Will We Learn From Our Mistakes?
More than 57 million people have already voted in the 2020 U.S. presidential election according to the US Elections Project, evidence that this will be a historic election with a record-breaking voter turnout.
Will the nation re-elect the most divisive president in American history, a pathological liar who has failed to respond to the worst public health crisis in a century and presided over the loss of 223,000 American lives?
Will the nation re-elect a man who has implemented inhumane immigration policies, mocked our military veterans, sexually assaulted 19 women, owes hundreds of millions of dollars to foreign banks, and pays more taxes to foreign governments than he does to the United States?

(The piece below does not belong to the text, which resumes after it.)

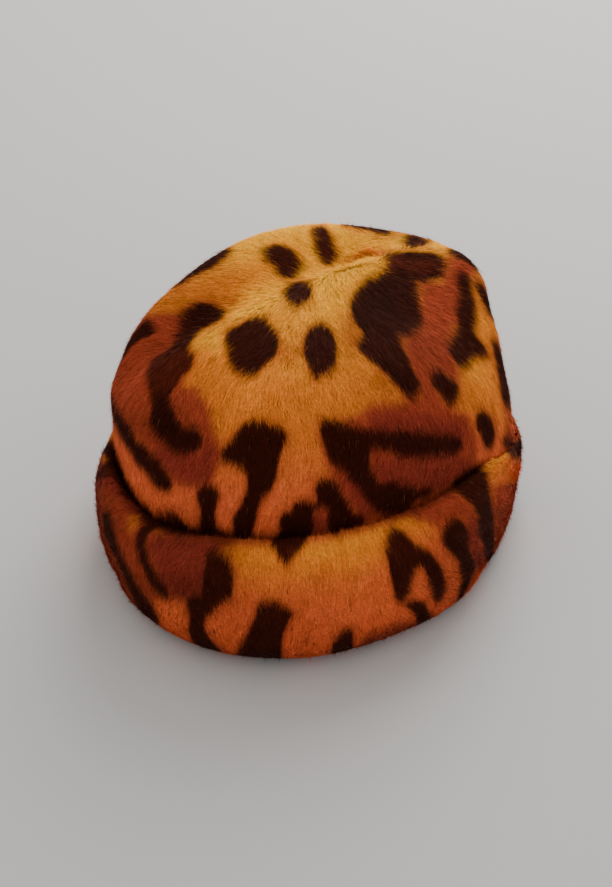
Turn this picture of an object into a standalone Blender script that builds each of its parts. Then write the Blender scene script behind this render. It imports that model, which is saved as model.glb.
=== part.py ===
"""Cuffed beanie in short-pile leopard fur cloth, standing upright as it was set down.

Two sewn pieces: a hollow soft crown, open below, and a thick cuff folded up round
its lower half.  All lengths are in metres, +Z is up and the wearer's front is at -Y.
"""

import math

import bmesh
import bpy
import numpy as np

# Sizes of the crown
CROWN_RIM_Z = 0.0065
CROWN_TOP_Z = 0.1560             # at the middle of the top
CLOTH_WALL = 0.0060              # backing and pile together

# Crown by direction, angle 0 at +X and 270 at the wearer's front: plan radius at the lower
# edge and at the widest ring, height of the widest ring, height of the shoulder and how
# square it is.  Values between rows are eased round the ring.
CROWN_ROWS = (
    # angle  rim_r   wide_r  wide_z  shoulder_z  squareness
    (0.0,   0.1000, 0.1155, 0.0480, 0.1500, 2.6),
    (32.0,  0.1000, 0.1170, 0.0600, 0.1485, 3.9),
    (65.0,  0.0980, 0.1095, 0.0760, 0.1570, 3.9),
    (100.0, 0.0950, 0.1050, 0.0820, 0.1530, 3.6),
    (140.0, 0.0940, 0.0980, 0.0860, 0.1465, 3.1),
    (175.0, 0.0980, 0.1045, 0.0960, 0.1400, 2.6),
    (205.0, 0.1000, 0.1075, 0.0880, 0.1460, 2.6),
    (238.0, 0.0960, 0.1035, 0.0880, 0.1520, 2.4),
    (270.0, 0.0890, 0.0970, 0.0900, 0.1560, 2.3),
    (300.0, 0.0890, 0.0970, 0.0900, 0.1560, 2.5),
    (330.0, 0.0930, 0.1035, 0.0740, 0.1540, 2.7),
)

# Sizes of the cuff
CUFF_FOOT_THICK = 0.0060         # the fold that passes under the crown's edge
ROLL_WAIST = 0.48                # height of its fullest ring, as a share of the crest
ROLL_SQUARENESS = 2.4            # exponent of its superellipse
CREST_SHARE = 0.22               # where the crest stands between the crown and the outside
GROUND_SHARE = 0.40              # where the ground contact ends, between the same two
CREASE_DEPTH = 0.24              # how deep the crease sits, as a share of the thickness
SEAT_GAP = 0.0004                # clearance between the two pieces

# Facets
AROUND = 72
CROWN_OUTER_RINGS = 30
CROWN_INNER_RINGS = 15
CUFF_ROLL_STEPS = 13
WIDEST_SHARE = 0.34              # share of the rings that lies below the widest ring

# Cuff by direction: plan radius outside, height of its crest and how far the top leans
# away from the crown
CUFF_ROWS = (
    # angle  outer_r  crest_z  lean
    (15.0,  0.1255, 0.0500, 0.0000),
    (60.0,  0.1195, 0.0550, 0.0000),
    (100.0, 0.1172, 0.0600, 0.0000),
    (135.0, 0.1120, 0.0600, 0.0000),
    (168.0, 0.1130, 0.0555, 0.0000),
    (192.0, 0.1190, 0.0660, 0.0020),
    (220.0, 0.1285, 0.0625, 0.0000),
    (244.0, 0.1335, 0.0730, 0.0000),
    (270.0, 0.1290, 0.0780, 0.0000),
    (295.0, 0.1210, 0.0800, 0.0000),
    (318.0, 0.1200, 0.0805, 0.0000),
    (337.0, 0.1170, 0.0780, 0.0000),
    (355.0, 0.1190, 0.0600, 0.0000),
)

# Folds across the top: plan line, half-width across, and lift (down is negative)
CROWN_FOLDS = (
    # name, line of (x, y) points, half_width, lift
    ("front ridge", ((-0.078, -0.036), (-0.044, -0.018), (-0.003, 0.011), (0.038, 0.034),
                     (0.088, 0.052)), 0.013, 0.0045),
    ("back hollow", ((-0.098, -0.014), (-0.050, 0.006), (-0.005, 0.036), (0.024, 0.052)),
     0.018, -0.0130),
)

FOLDS_FADE_IN_Z = 0.085          # the folds fade out down the side
FOLDS_FADE_OVER = 0.035
SWELL_CENTRE = np.array((0.0, 0.0, 0.060))

# Broad swells and dents: centre, reach along, across and up, turn in plan, push outwards
CROWN_SWELLS = (
    # name, (x, y, z), reach_along, reach_across, reach_up, turn_deg, push
    ("back right corner", (0.082, 0.062, 0.146), 0.032, 0.032, 0.030, 35.0, 0.0070),
)


def ease_round(rows, column, angle_deg):
    """Value of one column at an angle, eased between the rows round the ring."""
    angle_deg = angle_deg % 360.0
    count = len(rows)
    for i in range(count):
        a0 = rows[i][0]
        a1 = rows[(i + 1) % count][0]
        span = (a1 - a0) % 360.0
        into = (angle_deg - a0) % 360.0
        if into <= span:
            t = into / span
            p0 = rows[(i - 1) % count][column]
            p1 = rows[i][column]
            p2 = rows[(i + 1) % count][column]
            p3 = rows[(i + 2) % count][column]
            return p1 + 0.5 * t * (p2 - p0 + t * (2 * p0 - 5 * p1 + 4 * p2 - p3
                                                  + t * (3 * (p1 - p2) + p3 - p0)))
    return rows[0][column]


def smooth_line(line, cuts=6):
    """Plan line with rounded bends through the given points."""
    ends = [(2 * line[0][0] - line[1][0], 2 * line[0][1] - line[1][1])]
    tail = [(2 * line[-1][0] - line[-2][0], 2 * line[-1][1] - line[-2][1])]
    knots = [np.array(p) for p in ends + list(line) + tail]
    points = []
    for p0, p1, p2, p3 in zip(knots[:-3], knots[1:-2], knots[2:-1], knots[3:]):
        for k in range(cuts):
            t = k / cuts
            points.append(p1 + 0.5 * t * (p2 - p0 + t * (2 * p0 - 5 * p1 + 4 * p2 - p3
                                                         + t * (3 * (p1 - p2) + p3 - p0))))
    points.append(knots[-2])
    return np.array(points)


def line_weight(point, line, half_width):
    """Closeness to a plan line, 1 on it and falling off smoothly, softer past its ends."""
    start, step = line[:-1], np.diff(line, axis=0)
    away = point - start
    share = np.clip((away * step).sum(axis=1) / (step * step).sum(axis=1), 0.0, 1.0)
    gap = np.linalg.norm(away - share[:, None] * step, axis=1)
    return math.exp(-(gap.min() / half_width) ** 2)


def dome_point(angle, share):
    """Plain dome: share 0 is the lower edge, 1 the top."""
    degrees = math.degrees(angle)
    rim_r, wide_r, wide_z, shoulder_z, squareness = (
        ease_round(CROWN_ROWS, column, degrees) for column in range(1, 6))
    if share < WIDEST_SHARE:
        t = share / WIDEST_SHARE
        z = CROWN_RIM_Z + (wide_z - CROWN_RIM_Z) * t
        radius = wide_r - (wide_r - rim_r) * (1.0 - t) ** 2
    else:
        t = (share - WIDEST_SHARE) / (1.0 - WIDEST_SHARE)
        turn = 0.5 * math.pi * t
        c, s = max(0.0, math.cos(turn)), math.sin(turn)
        reach = (c ** squareness + s ** squareness) ** (-1.0 / squareness)
        radius = wide_r * reach * c
        top = shoulder_z + (CROWN_TOP_Z - shoulder_z) * t * t * (3.0 - 2.0 * t)
        z = wide_z + (top - wide_z) * reach * s
    return np.array((radius * math.cos(angle), radius * math.sin(angle), z))


FOLD_LINES = [(smooth_line(line), half_width, lift)
              for _name, line, half_width, lift in CROWN_FOLDS]


def crown_point(angle, share):
    """Outer face of the crown with its swells, dents and folds."""
    p = dome_point(angle, share)
    outward = p - SWELL_CENTRE
    outward /= np.linalg.norm(outward)
    push = 0.0
    for _name, centre, along, across, up, turn_deg, amount in CROWN_SWELLS:
        d = p - np.array(centre)
        c, s = math.cos(math.radians(turn_deg)), math.sin(math.radians(turn_deg))
        a = (d[0] * c + d[1] * s) / along
        b = (d[1] * c - d[0] * s) / across
        push += amount * math.exp(-a * a - b * b - (d[2] / up) ** 2)
    p = p + outward * push
    high = min(1.0, max(0.0, (p[2] - FOLDS_FADE_IN_Z) / FOLDS_FADE_OVER))
    high = high * high * (3.0 - 2.0 * high)
    p[2] += high * sum(lift * line_weight(p[:2], line, half_width)
                       for line, half_width, lift in FOLD_LINES)
    return p


def crown_normal(angle, share):
    """Outward direction of the crown's face, from small steps along it."""
    step = 0.004
    low, high = max(0.0, share - step), min(0.996, share + step)
    along = crown_point(angle, high) - crown_point(angle, low)
    across = crown_point(angle + step, share) - crown_point(angle - step, share)
    n = np.cross(across, along)
    size = np.linalg.norm(n)
    if size < 1e-12:
        return np.array((0.0, 0.0, 1.0))
    return n / size


def crown_radius_at(angle, z):
    """Plan radius of the crown's outer face at a height below its widest ring."""
    z = max(CROWN_RIM_Z, z)
    low, high = 0.0, WIDEST_SHARE
    for _ in range(30):
        mid = 0.5 * (low + high)
        if crown_point(angle, mid)[2] < z:
            low = mid
        else:
            high = mid
    p = crown_point(angle, 0.5 * (low + high))
    return math.hypot(p[0], p[1])


def closed_mesh(name, rings, caps, loop=False):
    """Join rings of points into one closed body; caps holds a point or None for each end."""
    mesh = bpy.data.meshes.new(name)
    body = bmesh.new()
    rows = [[body.verts.new(tuple(p)) for p in ring] for ring in rings]
    count = len(rings[0])
    pairs = list(zip(rows[:-1], rows[1:]))
    if loop:
        pairs.append((rows[-1], rows[0]))
    for lower, upper in pairs:
        for i in range(count):
            j = (i + 1) % count
            body.faces.new((lower[i], lower[j], upper[j], upper[i]))
    for row, cap in zip((rows[0], rows[-1]), caps):
        if cap is None:
            continue
        tip = body.verts.new(tuple(cap))
        for i in range(count):
            body.faces.new((row[i], row[(i + 1) % count], tip))
    bmesh.ops.recalc_face_normals(body, faces=body.faces)
    bmesh.ops.triangulate(body, faces=body.faces)
    for face in body.faces:
        face.smooth = True
    body.to_mesh(mesh)
    body.free()
    thing = bpy.data.objects.new(name, mesh)
    bpy.context.scene.collection.objects.link(thing)
    return thing


def plain_material(name, colour, roughness):
    material = bpy.data.materials.new(name)
    material.use_nodes = True
    shader = material.node_tree.nodes["Principled BSDF"]
    shader.inputs["Base Color"].default_value = (*colour, 1.0)
    shader.inputs["Roughness"].default_value = roughness
    return material


def build_crown(material):
    """Hollow dome: outer rings from the edge up, inner rings back down to the edge."""
    angles = [2.0 * math.pi * i / AROUND for i in range(AROUND)]
    outer = []
    for k in range(CROWN_OUTER_RINGS):
        share = k / CROWN_OUTER_RINGS
        outer.append([crown_point(a, share) for a in angles])
    inner = []
    for k in range(CROWN_INNER_RINGS):
        share = k / CROWN_INNER_RINGS
        ring = []
        for a in angles:
            p = crown_point(a, share) - crown_normal(a, share) * CLOTH_WALL
            if k == 0:
                p[2] = CROWN_RIM_Z
            ring.append(p)
        inner.append(ring)
    top = crown_point(0.0, 1.0)
    under_top = top - np.array((0.0, 0.0, CLOTH_WALL))
    rings = outer[::-1] + inner
    crown = closed_mesh("crown", rings, (top, under_top))
    crown.data.materials.append(material)
    return crown


def cuff_section(angle):
    """Closed outline of the cuff in one plan direction, as (radius, z) pairs."""
    degrees = math.degrees(angle)
    outer, crest, lean = (ease_round(CUFF_ROWS, column, degrees) for column in (1, 2, 3))
    rim = crown_radius_at(angle, CROWN_RIM_Z)
    foot_in = rim - CLOTH_WALL
    waist = ROLL_WAIST * crest
    thick = outer - crown_radius_at(angle, crest)
    crest_r = outer - (1.0 - CREST_SHARE) * thick
    ground_r = outer - (1.0 - GROUND_SHARE) * (outer - rim)
    power = 2.0 / ROLL_SQUARENESS
    points = [(foot_in + 0.0015, 0.0)]
    # Outer side: one soft roll from the ground to the crest
    for k in range(CUFF_ROLL_STEPS):
        turn = math.pi * (k / (CUFF_ROLL_STEPS - 1) - 0.5)
        c, s = max(0.0, math.cos(turn)) ** power, abs(math.sin(turn)) ** power
        if turn < 0.0:
            radius = ground_r + (outer - ground_r) * c
            z = waist * (1.0 - s)
        else:
            radius = crest_r + (outer - crest_r) * c
            z = waist + (crest - waist) * s
        points.append((radius + lean * (z / crest) ** 2, z))
    # Inner side: into the crease, then close along the crown down to the foot
    crease = crest - CREASE_DEPTH * thick
    for share in (1.0, 0.85, 0.68, 0.50, 0.33, 0.18):
        z = CUFF_FOOT_THICK + (crease - CUFF_FOOT_THICK) * share
        opened = lean * share ** 3
        points.append((crown_radius_at(angle, z) + SEAT_GAP + opened, z))
    points.append((rim + SEAT_GAP, CUFF_FOOT_THICK))
    points.append((foot_in, CUFF_FOOT_THICK))
    points.append((foot_in, 0.0015))
    return points


def build_cuff(material):
    """Ring of sections round the crown's lower half."""
    angles = [2.0 * math.pi * i / AROUND for i in range(AROUND)]
    sections = [cuff_section(a) for a in angles]
    rings = []
    for k in range(len(sections[0])):
        rings.append([(s[k][0] * math.cos(a), s[k][0] * math.sin(a), s[k][1])
                      for s, a in zip(sections, angles)])
    cuff = closed_mesh("cuff", rings, (None, None), loop=True)
    cuff.data.materials.append(material)
    return cuff


def centre_in_plan(things):
    """Put the middle of the hat's plan box over the origin."""
    points = np.array([v.co for thing in things for v in thing.data.vertices])
    middle = 0.5 * (points.min(axis=0) + points.max(axis=0))
    for thing in things:
        for v in thing.data.vertices:
            v.co.x -= middle[0]
            v.co.y -= middle[1]


for old in list(bpy.data.objects):
    bpy.data.objects.remove(old, do_unlink=True)

crown_fur = plain_material("crown_fur", (0.50, 0.22, 0.06), 0.9)
cuff_fur = plain_material("cuff_fur", (0.44, 0.18, 0.05), 0.9)
crown = build_crown(crown_fur)
cuff = build_cuff(cuff_fur)
centre_in_plan((crown, cuff))
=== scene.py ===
"""Looks of a cuffed leopard-fur beanie: backing skins, combed fur strands, print and stage."""

import math

import bpy
import numpy as np
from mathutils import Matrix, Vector
from mathutils.bvhtree import BVHTree


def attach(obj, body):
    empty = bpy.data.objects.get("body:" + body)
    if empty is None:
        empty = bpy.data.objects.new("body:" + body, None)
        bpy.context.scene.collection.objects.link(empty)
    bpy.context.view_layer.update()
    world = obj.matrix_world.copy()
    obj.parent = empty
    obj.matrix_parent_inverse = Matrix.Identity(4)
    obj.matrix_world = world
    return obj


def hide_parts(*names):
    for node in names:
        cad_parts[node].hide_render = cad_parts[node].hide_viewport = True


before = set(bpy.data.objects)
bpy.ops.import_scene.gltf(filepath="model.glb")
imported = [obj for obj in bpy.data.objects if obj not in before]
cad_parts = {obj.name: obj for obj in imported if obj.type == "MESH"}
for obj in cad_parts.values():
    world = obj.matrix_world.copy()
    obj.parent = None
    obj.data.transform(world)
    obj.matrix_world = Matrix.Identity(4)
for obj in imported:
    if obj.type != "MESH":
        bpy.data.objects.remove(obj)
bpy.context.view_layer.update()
RNG = np.random.default_rng(20)

# Camera, in metres and degrees; the picture is 612 by 887 pixels
PICTURE_W, PICTURE_H = 612.0, 887.0
CAMERA_DISTANCE = 1.25
CAMERA_ELEVATION = math.radians(40.0)
FOCAL_PIXELS = 2225.0
SENSOR = 36.0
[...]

Will the nation re-elect a man who has failed to condemn, and in fact encouraged, white supremacy, tear-gassed peaceful protestors for a photo-op, and used the presidency to rake in $1.9 billion in profits?
Will the nation re-elect Donald Trump?
Electing Donald Trump was an unequivocal mistake. Whether you stayed home or voted third-party on Election Day because you disliked his opponent, or you voted for him because you earnestly believed that he would “drain the swamp,” this election is a moment of personal reckoning. A chance to make it right.
At a recent Trump rally, a supporter of the President was seen sporting a T-shirt that read “my son died from COVID-19, and I’m still voting for Trump!”
This man has suffered an unimaginable loss. Acknowledging that his own choices may have contributed to the devastating loss of his child, or to consider the trajectory of events had Trump not been elected is likely an unbearably painful prospect.
Many voters will vote for Trump, or stay home, or vote third-party, despite what they know and see to be true with their own eyes. Despite their own loss. Despite their own pain. The alternative requires a reckoning that is just too painful. It requires facing a reality that may cause pain, guilt, or shame.
But being honest with yourself is the beginning of that process. That’s when healing starts. That’s when forgiveness starts.
Nobody needs to know whose name you mark off at the ballot box in this election. The only person that needs to know is you.